> _Your objective_
Extract the lines between the ones holding "The three.js and" and "loop: The outline's places, in order.", inclusive, exactly as written and nothing more.

-- start of Items --

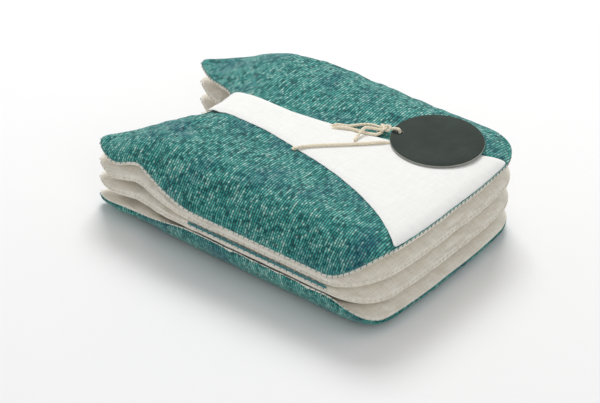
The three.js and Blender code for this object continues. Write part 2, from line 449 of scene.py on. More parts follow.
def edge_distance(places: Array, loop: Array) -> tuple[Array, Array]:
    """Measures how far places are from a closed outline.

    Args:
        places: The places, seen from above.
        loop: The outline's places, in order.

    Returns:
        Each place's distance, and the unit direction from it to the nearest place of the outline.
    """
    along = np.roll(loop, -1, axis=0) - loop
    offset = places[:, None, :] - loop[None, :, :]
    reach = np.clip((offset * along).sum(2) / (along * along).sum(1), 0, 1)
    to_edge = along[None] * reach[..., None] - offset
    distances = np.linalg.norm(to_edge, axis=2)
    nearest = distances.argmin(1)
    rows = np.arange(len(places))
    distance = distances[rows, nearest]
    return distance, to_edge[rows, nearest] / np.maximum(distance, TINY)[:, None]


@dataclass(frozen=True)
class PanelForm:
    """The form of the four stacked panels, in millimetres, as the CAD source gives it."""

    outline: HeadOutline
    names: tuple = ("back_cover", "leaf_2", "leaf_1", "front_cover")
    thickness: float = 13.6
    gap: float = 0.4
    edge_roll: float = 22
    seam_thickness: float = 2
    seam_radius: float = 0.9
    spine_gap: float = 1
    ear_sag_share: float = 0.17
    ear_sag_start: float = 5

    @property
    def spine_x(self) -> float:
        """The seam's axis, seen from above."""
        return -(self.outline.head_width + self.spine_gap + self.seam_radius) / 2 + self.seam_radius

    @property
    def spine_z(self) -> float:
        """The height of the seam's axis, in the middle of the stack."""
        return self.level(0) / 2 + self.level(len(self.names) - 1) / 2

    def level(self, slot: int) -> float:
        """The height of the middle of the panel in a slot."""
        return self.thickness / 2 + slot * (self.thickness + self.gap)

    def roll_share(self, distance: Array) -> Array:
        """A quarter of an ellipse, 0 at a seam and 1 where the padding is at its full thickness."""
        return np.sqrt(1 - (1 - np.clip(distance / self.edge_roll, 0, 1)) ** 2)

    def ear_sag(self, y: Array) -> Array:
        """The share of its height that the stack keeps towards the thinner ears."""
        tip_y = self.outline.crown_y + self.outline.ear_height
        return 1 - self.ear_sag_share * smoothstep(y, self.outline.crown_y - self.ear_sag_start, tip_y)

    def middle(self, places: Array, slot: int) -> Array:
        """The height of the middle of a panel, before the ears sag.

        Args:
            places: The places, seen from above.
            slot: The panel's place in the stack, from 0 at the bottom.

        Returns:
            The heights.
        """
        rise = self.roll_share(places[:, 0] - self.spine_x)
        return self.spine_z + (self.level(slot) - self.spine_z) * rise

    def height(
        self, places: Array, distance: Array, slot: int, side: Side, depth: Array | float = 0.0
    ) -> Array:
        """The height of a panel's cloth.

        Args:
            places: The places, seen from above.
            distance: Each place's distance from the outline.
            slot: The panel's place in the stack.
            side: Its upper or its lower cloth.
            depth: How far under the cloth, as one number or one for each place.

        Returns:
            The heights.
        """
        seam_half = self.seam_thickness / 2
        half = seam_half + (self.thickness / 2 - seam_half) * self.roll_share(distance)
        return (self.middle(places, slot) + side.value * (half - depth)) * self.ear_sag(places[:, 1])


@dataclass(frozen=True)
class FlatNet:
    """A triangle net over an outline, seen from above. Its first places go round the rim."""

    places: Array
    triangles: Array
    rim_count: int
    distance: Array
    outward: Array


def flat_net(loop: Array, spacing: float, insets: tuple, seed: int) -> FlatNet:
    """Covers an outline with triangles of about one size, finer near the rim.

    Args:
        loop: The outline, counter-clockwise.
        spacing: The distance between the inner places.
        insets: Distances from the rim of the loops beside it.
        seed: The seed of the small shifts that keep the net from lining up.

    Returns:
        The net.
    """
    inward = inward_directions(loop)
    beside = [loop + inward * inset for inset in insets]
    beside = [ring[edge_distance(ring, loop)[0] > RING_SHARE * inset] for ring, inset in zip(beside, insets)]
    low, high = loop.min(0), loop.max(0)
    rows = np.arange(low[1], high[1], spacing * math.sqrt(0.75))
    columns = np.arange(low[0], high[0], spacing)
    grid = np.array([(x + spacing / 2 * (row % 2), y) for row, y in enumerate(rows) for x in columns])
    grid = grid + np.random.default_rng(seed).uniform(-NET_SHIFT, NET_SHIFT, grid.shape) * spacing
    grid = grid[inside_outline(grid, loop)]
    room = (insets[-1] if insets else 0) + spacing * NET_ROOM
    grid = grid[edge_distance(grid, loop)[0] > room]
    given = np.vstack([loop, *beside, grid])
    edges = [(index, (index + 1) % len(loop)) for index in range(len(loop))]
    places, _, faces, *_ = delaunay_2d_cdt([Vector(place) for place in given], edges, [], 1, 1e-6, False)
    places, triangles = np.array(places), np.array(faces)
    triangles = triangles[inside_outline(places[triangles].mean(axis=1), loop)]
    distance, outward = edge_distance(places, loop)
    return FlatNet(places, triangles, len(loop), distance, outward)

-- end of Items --
-- start of Items --

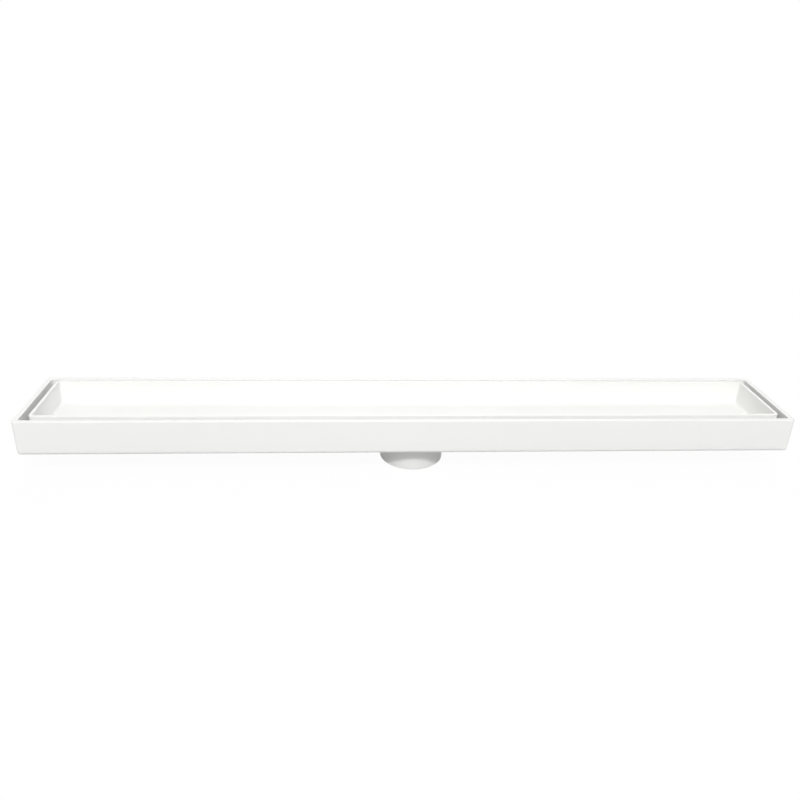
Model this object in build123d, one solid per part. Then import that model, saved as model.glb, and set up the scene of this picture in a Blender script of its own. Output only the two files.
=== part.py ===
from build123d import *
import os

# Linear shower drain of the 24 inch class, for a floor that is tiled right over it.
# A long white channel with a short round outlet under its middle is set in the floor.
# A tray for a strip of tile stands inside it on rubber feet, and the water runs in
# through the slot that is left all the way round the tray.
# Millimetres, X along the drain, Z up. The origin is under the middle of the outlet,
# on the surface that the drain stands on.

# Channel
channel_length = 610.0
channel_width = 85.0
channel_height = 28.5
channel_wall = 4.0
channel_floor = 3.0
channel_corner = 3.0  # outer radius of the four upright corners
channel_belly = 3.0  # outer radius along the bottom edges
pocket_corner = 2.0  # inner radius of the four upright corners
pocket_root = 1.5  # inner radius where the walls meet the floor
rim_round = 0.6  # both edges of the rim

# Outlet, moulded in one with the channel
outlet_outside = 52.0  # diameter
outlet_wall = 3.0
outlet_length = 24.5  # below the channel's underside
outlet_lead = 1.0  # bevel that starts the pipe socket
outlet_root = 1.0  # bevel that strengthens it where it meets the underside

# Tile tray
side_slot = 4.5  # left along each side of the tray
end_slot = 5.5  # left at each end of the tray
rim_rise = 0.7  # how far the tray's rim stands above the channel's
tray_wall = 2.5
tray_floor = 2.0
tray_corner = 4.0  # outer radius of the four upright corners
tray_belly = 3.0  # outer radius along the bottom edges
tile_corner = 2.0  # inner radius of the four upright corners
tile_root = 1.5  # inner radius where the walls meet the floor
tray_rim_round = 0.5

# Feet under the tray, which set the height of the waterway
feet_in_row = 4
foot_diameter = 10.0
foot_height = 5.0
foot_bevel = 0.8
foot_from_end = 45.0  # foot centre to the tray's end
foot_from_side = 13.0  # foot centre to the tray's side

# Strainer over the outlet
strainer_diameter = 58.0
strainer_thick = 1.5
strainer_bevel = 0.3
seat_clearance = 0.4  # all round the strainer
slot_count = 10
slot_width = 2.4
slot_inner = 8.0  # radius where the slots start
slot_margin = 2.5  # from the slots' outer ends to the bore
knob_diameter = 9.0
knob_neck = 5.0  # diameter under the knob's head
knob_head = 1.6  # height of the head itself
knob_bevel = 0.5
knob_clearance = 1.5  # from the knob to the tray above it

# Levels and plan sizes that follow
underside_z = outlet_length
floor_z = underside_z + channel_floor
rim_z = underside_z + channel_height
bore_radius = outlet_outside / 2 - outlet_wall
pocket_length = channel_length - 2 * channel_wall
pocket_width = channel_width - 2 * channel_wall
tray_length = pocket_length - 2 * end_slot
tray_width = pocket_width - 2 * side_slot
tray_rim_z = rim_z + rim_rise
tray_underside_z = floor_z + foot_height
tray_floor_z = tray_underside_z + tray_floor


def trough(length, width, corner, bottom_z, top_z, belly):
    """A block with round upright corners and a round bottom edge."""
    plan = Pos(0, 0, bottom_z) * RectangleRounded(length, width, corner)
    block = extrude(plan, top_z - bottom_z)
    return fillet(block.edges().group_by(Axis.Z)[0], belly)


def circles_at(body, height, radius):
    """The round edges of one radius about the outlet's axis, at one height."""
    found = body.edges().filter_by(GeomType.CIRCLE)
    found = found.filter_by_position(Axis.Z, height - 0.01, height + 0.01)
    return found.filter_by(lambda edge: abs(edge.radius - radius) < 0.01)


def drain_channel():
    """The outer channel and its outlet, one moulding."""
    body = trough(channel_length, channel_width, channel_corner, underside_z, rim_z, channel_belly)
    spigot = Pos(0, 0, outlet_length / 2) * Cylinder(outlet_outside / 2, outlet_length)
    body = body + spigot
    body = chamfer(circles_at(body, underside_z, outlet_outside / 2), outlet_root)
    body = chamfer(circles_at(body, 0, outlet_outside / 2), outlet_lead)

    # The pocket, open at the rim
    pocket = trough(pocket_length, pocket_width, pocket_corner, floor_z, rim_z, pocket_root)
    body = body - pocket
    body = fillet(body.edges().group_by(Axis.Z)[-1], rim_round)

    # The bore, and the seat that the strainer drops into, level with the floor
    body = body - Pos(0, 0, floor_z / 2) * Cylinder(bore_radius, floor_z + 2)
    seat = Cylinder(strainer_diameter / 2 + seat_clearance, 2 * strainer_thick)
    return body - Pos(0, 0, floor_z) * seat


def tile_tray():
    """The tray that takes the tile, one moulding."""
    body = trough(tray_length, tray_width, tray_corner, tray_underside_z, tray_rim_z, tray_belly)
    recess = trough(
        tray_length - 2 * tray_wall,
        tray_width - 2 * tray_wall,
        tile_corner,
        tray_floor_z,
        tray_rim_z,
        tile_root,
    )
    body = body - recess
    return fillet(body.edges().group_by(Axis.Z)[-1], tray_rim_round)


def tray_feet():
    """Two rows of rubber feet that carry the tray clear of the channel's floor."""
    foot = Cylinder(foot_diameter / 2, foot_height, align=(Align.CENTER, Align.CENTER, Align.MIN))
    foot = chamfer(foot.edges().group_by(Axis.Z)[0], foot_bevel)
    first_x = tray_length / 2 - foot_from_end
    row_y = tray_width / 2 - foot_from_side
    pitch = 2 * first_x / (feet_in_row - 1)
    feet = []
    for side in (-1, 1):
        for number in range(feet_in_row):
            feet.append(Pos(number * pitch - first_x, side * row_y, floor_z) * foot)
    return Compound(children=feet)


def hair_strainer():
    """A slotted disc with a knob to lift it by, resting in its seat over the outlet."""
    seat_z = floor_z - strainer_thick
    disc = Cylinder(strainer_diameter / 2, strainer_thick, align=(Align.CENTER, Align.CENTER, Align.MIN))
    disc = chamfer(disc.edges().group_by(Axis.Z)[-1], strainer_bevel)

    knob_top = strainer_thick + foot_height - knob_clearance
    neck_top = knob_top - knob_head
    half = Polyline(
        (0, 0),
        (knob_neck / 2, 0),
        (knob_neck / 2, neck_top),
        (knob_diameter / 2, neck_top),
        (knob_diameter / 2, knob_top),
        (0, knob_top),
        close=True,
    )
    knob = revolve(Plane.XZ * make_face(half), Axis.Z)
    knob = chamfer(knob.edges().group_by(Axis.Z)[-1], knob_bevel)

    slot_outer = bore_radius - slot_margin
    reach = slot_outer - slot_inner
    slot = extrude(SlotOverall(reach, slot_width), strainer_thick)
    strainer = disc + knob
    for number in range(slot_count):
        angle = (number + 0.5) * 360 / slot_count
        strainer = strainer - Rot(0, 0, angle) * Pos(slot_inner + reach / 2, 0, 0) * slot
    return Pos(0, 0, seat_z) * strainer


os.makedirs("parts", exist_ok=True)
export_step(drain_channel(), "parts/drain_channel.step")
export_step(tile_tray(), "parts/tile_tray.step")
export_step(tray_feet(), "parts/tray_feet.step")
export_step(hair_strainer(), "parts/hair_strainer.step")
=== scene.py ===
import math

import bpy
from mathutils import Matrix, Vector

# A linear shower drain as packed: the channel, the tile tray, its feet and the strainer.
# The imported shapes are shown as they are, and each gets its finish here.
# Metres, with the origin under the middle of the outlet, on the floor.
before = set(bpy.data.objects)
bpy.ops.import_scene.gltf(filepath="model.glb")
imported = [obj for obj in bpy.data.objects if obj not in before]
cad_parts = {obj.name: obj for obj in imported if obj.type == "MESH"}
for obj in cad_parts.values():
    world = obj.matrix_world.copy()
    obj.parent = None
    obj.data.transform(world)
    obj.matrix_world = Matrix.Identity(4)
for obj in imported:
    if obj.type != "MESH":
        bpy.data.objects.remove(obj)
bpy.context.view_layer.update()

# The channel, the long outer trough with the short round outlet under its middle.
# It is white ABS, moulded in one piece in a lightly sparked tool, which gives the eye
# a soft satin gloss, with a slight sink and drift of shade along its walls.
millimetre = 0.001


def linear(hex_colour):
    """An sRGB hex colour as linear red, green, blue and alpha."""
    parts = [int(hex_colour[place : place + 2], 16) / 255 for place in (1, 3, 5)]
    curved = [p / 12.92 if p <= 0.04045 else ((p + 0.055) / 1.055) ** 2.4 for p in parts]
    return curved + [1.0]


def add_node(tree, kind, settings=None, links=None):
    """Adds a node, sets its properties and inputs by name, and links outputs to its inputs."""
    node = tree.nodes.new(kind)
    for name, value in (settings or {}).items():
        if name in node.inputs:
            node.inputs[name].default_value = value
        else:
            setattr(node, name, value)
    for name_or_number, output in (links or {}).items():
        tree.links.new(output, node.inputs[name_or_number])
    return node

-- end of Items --

> _Written response_
The three.js and Blender code for this object continues. Write part 2, from line 449 of scene.py on. More parts follow.
def edge_distance(places: Array, loop: Array) -> tuple[Array, Array]:
    """Measures how far places are from a closed outline.

    Args:
        places: The places, seen from above.
        loop: The outline's places, in order.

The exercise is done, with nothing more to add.